A competição se iniciaria já em mata-matas, a partir de sextas-de-final, que se encaminhariam para quartas-de-final, semifinal e final. Para resolver a questão de como seis classificados nas sextas-de-final se enfrentariam em quartas, em uma competição com treze participantes, o regulamento estipulou o tal sorteio. Por ele, o Nacional foi colocado já nas quartas, ao passo que o vencedor de um dos confrontos das sextas estaria garantido já nas semis – o jogo sorteado foi o de Santos-Racing.

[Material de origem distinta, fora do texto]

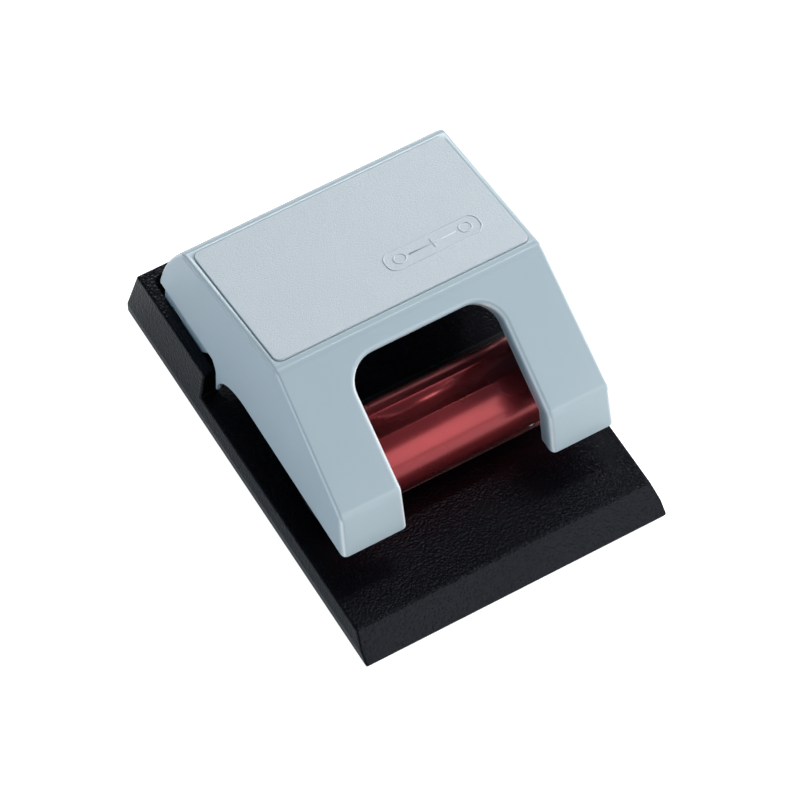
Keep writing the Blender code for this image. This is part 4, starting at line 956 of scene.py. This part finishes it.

Santos-Racing, por sinal, reuniria equipes que viviam situações algo parecidas. O Peixe também vivia decadência desde o fim dos anos 60, embora em menor grau (vencera o Paulista em 1973, 1978 e 1984). A Placar inclusive rotulou o Racing de “o Santos argentino” em 2001, contexto em que a equipe da Vila estava ainda caída no rótulo de “apenas um clube simpático”. O sorteio não poderia ter escolhido equipes que mais ansiavam uma resposta aos rivais, na época. No alvinegro, os nomes mais célebres eram o do goleiro Rodolfo Rodríguez e dos meias César Sampaio e Luvanor.

Já o Racing tinha o zagueiro Néstor Fabbri e o atacante Ramón Medina Bello, que, contudo, só se destacariam nos anos 90. Os mais célebres da Academia eram o artilheiro José Iglesias, o habilidoso meia uruguaio Rubén Paz, ex-Internacional e participante da Copa de 1986 (e vindo de outro Racing, o de Paris, que inspirara o de Avellaneda) e, sobretudo, um mito entre as traves: Ubaldo Fillol, que retornava depois de 15 anos ao clube que o projetara nacionalmente. Outro ídolo era o zagueiro Gustavo Costas, quem mais jogou pela Academia, 337 vezes entre 1982 e 1995.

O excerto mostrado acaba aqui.